Eggs 選ばれたい私たちの映画専門家レビュー一覧

Eggs 選ばれたい私たち

エッグドナー(卵子提供者)をテーマにした、川崎僚監督による長編デビュー作。独身主義者の純子と、レズビアンの葵。ひょんなことから同居生活を始めた2人は、社会から求められる女性像と実像のずれに悩みながらも、それでも母になりたいと願うのだが……。出演は『真夏の夢』の寺坂光恵、「いたくても いたくても」の川合空。
  • 映画評論家

    北川れい子

    女は女性“性”を背負って生きる。男は男性“性”をブラ下げて生きる。って誰かが言っていたような―。ま、それはともかく、生む性としての女の月月の生理を、ここまで厄介なお荷物として描いた作品は記憶にない。結婚、出産は無縁と思っている従姉妹同士が、そのお荷物を、心情的かつ実利的に有効利用しようとする話で、結果として二人の世界はそれぞれに広がっていくのだが、何やら一人相撲を二人分観ている気も。そもそも“選ばれたい”という受け身のタイトルも気に食わない。

  • 編集者、ライター

    佐野亨

    以前、身近でエッグドナーの話を聞いたことがあるが、日本国内ではたとえドナー登録がおこなえたとしても、卵子提供には高いハードルがあり、希望者の多くが海外に行かねばならないという。
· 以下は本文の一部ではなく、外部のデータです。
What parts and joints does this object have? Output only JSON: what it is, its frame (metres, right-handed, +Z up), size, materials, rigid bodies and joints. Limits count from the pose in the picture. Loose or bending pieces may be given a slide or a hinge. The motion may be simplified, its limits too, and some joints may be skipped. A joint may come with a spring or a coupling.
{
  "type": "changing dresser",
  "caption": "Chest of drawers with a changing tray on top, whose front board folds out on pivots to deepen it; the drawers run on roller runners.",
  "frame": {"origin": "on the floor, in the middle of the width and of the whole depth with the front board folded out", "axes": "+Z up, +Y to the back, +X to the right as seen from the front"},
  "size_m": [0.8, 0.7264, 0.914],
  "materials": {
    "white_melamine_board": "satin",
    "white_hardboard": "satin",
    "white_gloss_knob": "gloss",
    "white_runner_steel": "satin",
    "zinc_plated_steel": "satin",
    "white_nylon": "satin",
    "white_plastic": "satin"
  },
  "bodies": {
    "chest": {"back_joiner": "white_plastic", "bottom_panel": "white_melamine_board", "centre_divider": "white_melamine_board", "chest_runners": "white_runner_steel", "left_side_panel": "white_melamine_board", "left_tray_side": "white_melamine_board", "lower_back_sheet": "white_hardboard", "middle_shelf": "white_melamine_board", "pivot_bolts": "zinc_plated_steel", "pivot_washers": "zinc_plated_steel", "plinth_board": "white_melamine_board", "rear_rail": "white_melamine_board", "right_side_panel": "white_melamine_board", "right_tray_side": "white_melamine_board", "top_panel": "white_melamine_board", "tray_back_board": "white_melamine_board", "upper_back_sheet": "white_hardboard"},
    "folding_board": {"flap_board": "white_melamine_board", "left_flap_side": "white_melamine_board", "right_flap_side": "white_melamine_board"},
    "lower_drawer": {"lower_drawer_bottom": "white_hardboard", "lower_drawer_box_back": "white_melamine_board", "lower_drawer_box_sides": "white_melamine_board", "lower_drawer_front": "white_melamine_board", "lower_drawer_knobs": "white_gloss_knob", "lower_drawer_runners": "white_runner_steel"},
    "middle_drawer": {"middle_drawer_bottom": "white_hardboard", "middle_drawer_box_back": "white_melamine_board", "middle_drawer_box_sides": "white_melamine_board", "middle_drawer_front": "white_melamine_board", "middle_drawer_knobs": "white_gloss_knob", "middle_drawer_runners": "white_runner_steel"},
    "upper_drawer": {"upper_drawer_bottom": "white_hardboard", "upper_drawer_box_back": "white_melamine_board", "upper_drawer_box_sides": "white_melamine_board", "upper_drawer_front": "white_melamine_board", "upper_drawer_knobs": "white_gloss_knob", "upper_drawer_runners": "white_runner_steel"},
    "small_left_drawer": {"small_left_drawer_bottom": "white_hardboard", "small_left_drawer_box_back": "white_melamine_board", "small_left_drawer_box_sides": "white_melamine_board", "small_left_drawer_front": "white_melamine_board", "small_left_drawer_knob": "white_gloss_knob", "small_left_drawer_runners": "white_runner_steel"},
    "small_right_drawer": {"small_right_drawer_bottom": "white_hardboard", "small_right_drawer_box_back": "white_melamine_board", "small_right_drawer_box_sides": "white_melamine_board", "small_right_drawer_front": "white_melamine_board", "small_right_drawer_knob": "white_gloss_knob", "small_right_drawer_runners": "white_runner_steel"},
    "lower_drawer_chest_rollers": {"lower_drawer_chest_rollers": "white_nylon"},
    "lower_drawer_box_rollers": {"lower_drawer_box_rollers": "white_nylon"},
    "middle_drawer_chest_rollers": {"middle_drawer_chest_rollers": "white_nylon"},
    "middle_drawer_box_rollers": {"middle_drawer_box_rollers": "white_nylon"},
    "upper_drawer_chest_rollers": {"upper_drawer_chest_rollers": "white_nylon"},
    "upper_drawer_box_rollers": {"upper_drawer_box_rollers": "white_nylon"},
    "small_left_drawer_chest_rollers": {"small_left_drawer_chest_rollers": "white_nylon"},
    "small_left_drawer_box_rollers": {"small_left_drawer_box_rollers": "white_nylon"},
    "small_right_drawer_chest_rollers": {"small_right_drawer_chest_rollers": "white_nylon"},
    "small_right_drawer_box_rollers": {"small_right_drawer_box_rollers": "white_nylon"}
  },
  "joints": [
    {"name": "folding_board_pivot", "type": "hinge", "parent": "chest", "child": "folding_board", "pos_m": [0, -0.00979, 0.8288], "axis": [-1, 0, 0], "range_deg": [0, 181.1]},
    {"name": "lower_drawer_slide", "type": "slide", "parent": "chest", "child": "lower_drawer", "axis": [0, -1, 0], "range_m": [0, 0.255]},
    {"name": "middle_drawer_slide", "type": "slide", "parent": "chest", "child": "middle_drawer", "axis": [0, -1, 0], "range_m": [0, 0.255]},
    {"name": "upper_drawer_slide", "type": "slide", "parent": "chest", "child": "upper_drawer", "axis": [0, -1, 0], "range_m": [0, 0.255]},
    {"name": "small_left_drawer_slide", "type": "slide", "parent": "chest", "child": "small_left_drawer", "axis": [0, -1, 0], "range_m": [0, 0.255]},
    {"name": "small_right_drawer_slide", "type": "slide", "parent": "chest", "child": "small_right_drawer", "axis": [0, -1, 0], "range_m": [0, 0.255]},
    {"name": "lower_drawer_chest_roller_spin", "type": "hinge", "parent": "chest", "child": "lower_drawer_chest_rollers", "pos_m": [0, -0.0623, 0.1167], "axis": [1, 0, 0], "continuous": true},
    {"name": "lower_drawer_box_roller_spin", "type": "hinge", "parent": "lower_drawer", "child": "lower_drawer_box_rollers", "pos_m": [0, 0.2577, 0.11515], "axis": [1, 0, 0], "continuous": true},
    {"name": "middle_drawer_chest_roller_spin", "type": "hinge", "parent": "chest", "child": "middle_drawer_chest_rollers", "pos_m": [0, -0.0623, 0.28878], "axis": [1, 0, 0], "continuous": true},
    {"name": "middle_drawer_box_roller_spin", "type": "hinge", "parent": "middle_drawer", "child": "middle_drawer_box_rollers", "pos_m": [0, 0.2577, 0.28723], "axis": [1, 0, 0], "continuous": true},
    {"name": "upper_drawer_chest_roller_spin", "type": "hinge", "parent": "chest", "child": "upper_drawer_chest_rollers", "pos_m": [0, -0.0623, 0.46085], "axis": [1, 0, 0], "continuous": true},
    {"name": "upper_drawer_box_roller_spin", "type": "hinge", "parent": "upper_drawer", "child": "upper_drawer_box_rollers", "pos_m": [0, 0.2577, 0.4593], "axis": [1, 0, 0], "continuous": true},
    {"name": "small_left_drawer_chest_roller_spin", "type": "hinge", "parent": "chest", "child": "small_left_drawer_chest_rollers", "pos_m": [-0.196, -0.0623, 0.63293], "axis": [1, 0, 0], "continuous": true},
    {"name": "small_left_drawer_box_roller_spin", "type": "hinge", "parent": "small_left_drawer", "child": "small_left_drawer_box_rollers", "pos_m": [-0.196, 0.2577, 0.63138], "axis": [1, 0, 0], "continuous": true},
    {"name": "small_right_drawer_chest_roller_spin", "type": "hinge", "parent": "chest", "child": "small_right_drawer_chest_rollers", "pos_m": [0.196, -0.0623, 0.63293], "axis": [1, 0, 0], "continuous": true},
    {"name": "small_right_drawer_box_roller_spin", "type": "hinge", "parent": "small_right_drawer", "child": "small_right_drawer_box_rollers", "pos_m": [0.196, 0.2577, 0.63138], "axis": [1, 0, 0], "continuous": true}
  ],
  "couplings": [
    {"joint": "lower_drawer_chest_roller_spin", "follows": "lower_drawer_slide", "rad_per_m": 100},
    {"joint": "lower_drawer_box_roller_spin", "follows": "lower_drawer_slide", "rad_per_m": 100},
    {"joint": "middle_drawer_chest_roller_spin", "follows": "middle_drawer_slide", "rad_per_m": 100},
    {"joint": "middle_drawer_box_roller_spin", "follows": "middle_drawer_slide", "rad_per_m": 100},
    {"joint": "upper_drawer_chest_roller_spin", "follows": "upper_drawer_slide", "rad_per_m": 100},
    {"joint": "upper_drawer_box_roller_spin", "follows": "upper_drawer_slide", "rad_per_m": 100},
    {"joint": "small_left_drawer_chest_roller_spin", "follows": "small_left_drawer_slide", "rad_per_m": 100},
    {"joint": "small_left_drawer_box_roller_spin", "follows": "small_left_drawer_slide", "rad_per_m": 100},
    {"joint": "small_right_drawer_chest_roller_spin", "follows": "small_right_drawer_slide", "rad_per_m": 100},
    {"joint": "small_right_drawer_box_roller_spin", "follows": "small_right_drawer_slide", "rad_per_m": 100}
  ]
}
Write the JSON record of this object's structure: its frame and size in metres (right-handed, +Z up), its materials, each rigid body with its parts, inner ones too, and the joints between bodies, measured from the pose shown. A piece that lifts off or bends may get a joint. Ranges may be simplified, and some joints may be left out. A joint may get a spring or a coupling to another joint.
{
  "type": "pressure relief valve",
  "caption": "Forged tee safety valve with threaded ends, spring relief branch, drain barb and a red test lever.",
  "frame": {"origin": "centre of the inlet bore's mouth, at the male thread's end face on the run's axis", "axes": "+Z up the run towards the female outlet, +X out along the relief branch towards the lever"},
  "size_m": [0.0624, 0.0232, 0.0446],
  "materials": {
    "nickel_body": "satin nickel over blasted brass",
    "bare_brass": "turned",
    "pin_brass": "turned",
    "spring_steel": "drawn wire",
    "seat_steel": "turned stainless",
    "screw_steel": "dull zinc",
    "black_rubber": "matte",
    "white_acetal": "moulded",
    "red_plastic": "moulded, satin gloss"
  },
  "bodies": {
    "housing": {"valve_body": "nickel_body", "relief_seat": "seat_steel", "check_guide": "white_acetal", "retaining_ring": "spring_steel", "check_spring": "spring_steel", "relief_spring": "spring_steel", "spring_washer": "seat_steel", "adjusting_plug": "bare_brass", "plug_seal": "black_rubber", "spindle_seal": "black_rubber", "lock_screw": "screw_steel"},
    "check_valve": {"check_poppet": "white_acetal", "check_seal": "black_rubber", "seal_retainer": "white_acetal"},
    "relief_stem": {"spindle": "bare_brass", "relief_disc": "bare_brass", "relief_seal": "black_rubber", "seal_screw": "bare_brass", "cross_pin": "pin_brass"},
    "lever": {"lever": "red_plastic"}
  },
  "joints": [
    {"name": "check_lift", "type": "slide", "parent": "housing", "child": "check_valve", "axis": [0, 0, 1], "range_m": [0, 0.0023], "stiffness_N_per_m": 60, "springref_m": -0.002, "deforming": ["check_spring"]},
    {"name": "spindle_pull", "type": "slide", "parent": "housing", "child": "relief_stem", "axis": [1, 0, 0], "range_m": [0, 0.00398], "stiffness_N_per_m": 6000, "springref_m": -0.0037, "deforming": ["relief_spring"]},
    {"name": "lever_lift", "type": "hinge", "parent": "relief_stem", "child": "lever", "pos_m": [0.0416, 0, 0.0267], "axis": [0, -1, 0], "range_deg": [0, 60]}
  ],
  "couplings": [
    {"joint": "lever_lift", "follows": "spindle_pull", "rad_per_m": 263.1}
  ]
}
つまり、需要と供給の関係が成り立っていないのだ。その前提に立ってみると、「選ばれたい」と願う女性たちを「選ぶ」主体はいったい誰なのかという疑問がわいてくる。「裏アカ」もそうだが、承認を求める心の隙間に入り込み、搾取しようとする社会の側にじつは最大の闇が隠されている。

  • 詩人、映画監督

    福間健二

    子供のいない夫婦への卵子提供。出産しない女性がそれで生物学上の義務を果たすという感じ方を本作で知った。冒頭、ドキュメンタリー的に何人もの提供志願者が語るが、それぞれの人間的魅力が見えない。ドラマ部分にもその感じがある。従姉妹である二人の話。二人の生き方も、直面する現実も、一種の弁解のためだけにそうなっていると思わされた。川崎監督、二人の心が接近したあとの溝、といった常套に頼って意欲を上すべりさせる。とくに赤ワインや鶏卵を使ったイメージ操作は幼稚。